- [TASK PROMPT]
Transcribe precisely those lines of the listing that fall between the line containing "Model this object" and the last line, inclusive of both.

- [SUPPLIED RECORDS]
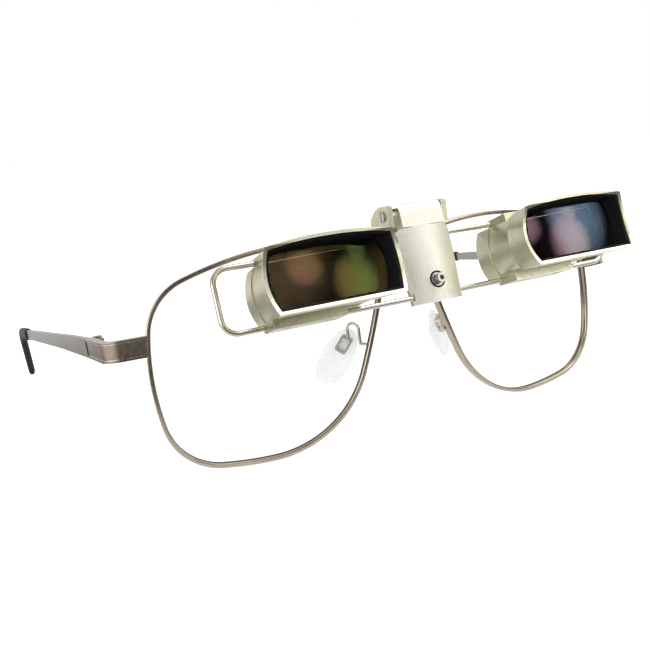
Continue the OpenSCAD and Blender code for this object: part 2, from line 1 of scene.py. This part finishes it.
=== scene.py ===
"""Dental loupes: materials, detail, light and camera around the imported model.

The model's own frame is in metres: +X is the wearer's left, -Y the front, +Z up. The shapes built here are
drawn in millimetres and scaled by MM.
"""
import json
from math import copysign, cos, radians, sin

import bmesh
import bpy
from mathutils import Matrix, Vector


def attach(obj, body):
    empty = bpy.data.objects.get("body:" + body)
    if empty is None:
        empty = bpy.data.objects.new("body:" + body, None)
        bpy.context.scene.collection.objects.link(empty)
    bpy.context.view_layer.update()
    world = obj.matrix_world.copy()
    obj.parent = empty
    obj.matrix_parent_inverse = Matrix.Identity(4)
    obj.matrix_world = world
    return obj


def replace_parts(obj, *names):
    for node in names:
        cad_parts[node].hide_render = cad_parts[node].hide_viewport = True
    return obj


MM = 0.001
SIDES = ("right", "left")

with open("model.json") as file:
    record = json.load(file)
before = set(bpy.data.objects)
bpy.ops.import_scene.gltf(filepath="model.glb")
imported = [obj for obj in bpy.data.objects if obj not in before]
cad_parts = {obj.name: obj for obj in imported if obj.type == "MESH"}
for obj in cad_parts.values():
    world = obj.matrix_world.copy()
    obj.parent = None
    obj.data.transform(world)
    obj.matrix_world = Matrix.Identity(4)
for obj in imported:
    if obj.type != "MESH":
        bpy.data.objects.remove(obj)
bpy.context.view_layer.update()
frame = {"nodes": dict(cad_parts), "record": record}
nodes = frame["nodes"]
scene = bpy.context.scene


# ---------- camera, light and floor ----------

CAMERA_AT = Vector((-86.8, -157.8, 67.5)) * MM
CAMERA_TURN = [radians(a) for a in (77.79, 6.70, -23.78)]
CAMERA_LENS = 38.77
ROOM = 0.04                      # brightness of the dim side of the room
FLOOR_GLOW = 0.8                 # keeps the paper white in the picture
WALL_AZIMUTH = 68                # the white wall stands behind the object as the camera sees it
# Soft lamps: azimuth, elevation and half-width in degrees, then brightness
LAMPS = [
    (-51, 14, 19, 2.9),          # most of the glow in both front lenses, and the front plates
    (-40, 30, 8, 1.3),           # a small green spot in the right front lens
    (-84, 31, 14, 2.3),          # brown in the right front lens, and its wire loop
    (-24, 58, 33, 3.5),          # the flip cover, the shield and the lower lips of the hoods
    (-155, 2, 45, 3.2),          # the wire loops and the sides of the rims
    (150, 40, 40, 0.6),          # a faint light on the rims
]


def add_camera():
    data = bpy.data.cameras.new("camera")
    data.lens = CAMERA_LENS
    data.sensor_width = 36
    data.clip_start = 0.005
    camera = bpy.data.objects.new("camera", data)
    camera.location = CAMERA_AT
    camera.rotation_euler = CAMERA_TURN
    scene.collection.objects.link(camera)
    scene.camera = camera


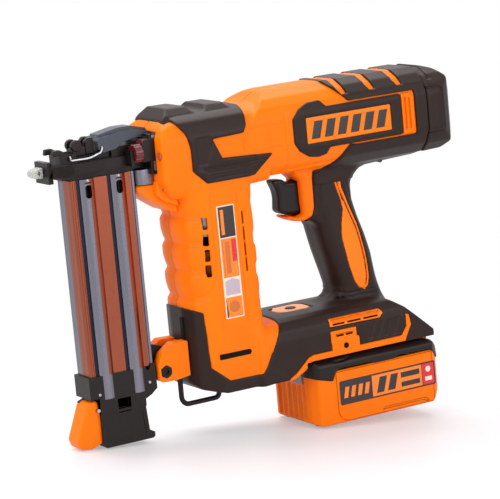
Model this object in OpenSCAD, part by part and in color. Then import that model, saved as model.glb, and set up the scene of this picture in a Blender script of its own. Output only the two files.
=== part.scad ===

- [THE REPLY]
Model this object in OpenSCAD, part by part and in color. Then import that model, saved as model.glb, and set up the scene of this picture in a Blender script of its own. Output only the two files.
=== part.scad ===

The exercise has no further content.